On Christmas Day, they distributed 100 packets of briyani to migrant workers and to halfway-house residents.
But the organiser of the food drive, chef Shetty Balchandra Rama - who goes by Bala - aims to raise enough money to cook and give away 10,000 packets to the needy by Chinese New Year.
It is quite ambitious for someone who came up with the idea last Monday, and who set up his thosai stall barely two months ago.
Mr Bala, 48, was inspired by a conversation with Mr Muthusamy Gnanasekaran, 32, a briyani resturant owner who was approached by customers to donate 500 packets of briyani to migrant workers.
Mr Bala then challenged him: "If you can do 10,000 briyanis... I will create a message that we will cook 10,000 meals."
Mr Muthusamyagreed. His restaurant specialises in ambur briyani - at $5 a packet - which comes from the town of Ambur in Tamil Nadu, India.
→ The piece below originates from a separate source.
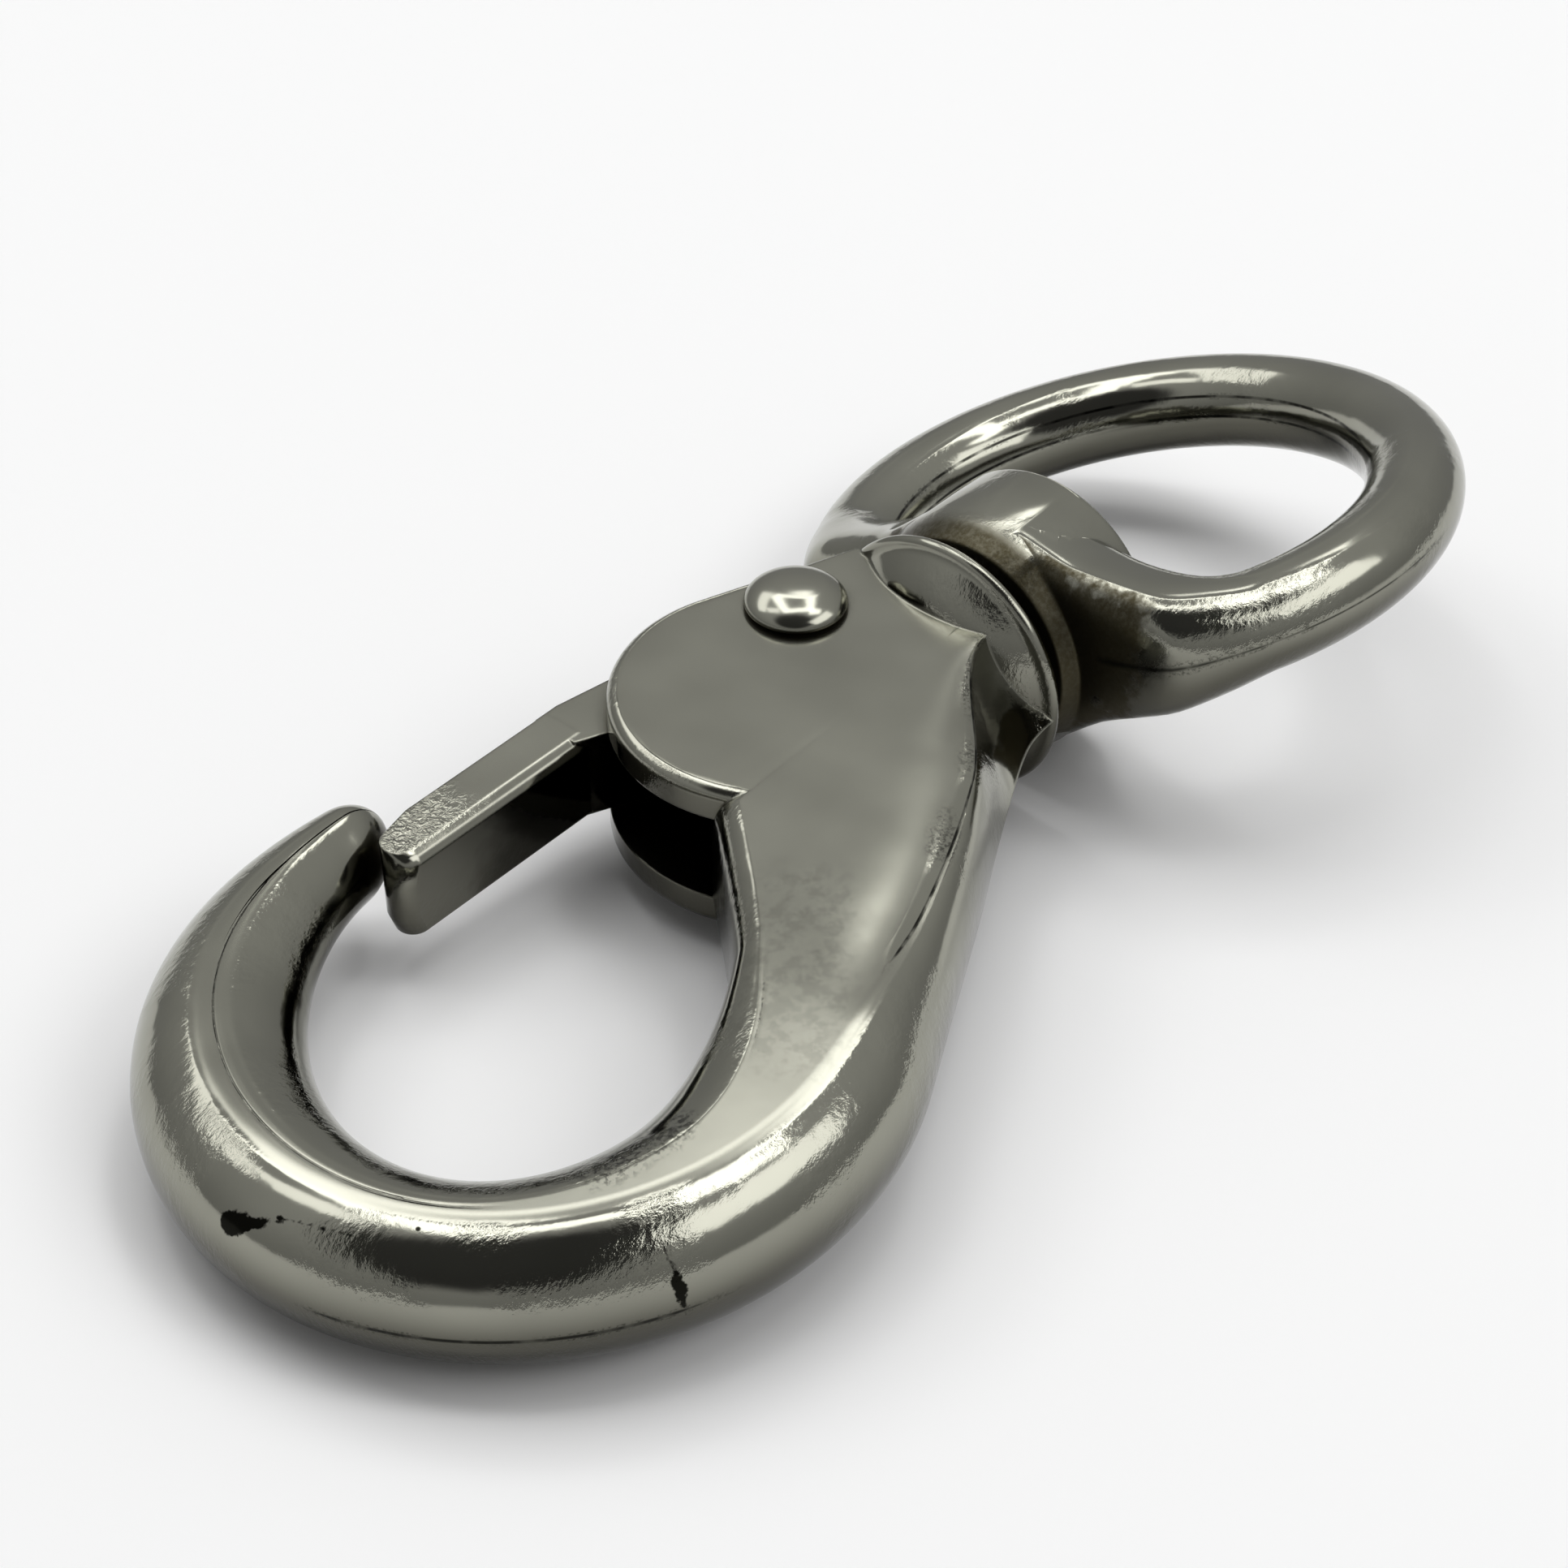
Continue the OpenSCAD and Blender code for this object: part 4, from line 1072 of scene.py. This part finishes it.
class SNAP_OT_eye(bpy.types.Operator):
    """Makes the round eye with its hub"""
    bl_idname = "snap.eye"
    bl_label = "Swivel eye"

    def execute(self, context):
        return build(context, make_eye)


class SNAP_OT_fasteners(bpy.types.Operator):
    """Makes the rivet and the gate's spring, and finishes the swivel stud"""
    bl_idname = "snap.fasteners"
    bl_label = "Rivet, spring and stud"

    def execute(self, context):
        return build(context, make_fasteners)


class SNAP_OT_stage(bpy.types.Operator):
    """Makes the floor, the soft lights and the camera"""
    bl_idname = "snap.stage"
    bl_label = "Studio"

    def execute(self, context):
        make_stage(HookForm(context.scene.snap_sizes), context.scene.snap_studio)
        return {"FINISHED"}


class SNAP_PT_panel(bpy.types.Panel):
    """Lists the steps that build the snap hook"""
    bl_label = "Swivel snap hook"
    bl_idname = "SNAP_PT_panel"
    bl_space_type = "VIEW_3D"
    bl_region_type = "UI"
    bl_category = "Snap hook"

    def draw(self, context):
        for step in STEPS:
            self.layout.operator(step.bl_idname)
        for group in (context.scene.snap_finish, context.scene.snap_studio, context.scene.snap_sizes):
            box = self.layout.box()
            for key in type(group).__annotations__:
                box.prop(group, key)


STEPS = (SNAP_OT_stage, SNAP_OT_hook_body, SNAP_OT_gate, SNAP_OT_eye, SNAP_OT_fasteners)
CLASSES = (SnapSizes, SnapFinish, StudioSettings) + STEPS + (SNAP_PT_panel,)


def register():
    """Adds the classes and their settings."""
    for cls in CLASSES:
        bpy.utils.register_class(cls)
    bpy.types.Scene.snap_sizes = bpy.props.PointerProperty(type=SnapSizes)
    bpy.types.Scene.snap_finish = bpy.props.PointerProperty(type=SnapFinish)
    bpy.types.Scene.snap_studio = bpy.props.PointerProperty(type=StudioSettings)


def unregister():
    """Takes them away again."""
    del bpy.types.Scene.snap_sizes, bpy.types.Scene.snap_finish, bpy.types.Scene.snap_studio
    for cls in reversed(CLASSES):
        bpy.utils.unregister_class(cls)


def main():
    """Makes the stage and every piece."""
    register()
    bpy.ops.snap.stage()
    bpy.ops.snap.hook_body()
    bpy.ops.snap.gate()
    bpy.ops.snap.eye()
    bpy.ops.snap.fasteners()


if __name__ == "__main__":
    main()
Mr Bala then set up a fund raiser, in which every $5 donated would get the workers a briyani packet, and it has already raised enough for 450 packets, 100 of which were given out on Christmas Day.
He wants to cast his net far and wide, and is speaking with halfway houses, organisations for the elderly, injured workers, abused domestic helpers and with churches.
He explained that he wanted to donate to those "for whom briyani is a luxury".
One of the two places he and his team visited on Sunday was Christian Care Services Singapore, a halfway house for ex-convicts and recovering addicts. Its executive director Gabrieyel Guna said he "was very touched that there were people out there who still think for those who are less fortunate".
Resident Anthony Gomez, 59, was released from jail in October for drug abuse, and has nowhere else to go in Singapore.
He was deeply moved by the gesture, and said: "When we got (the) food... I had tears in my eyes and tried to avoid (letting) people see me... It is a Christmas gift for me."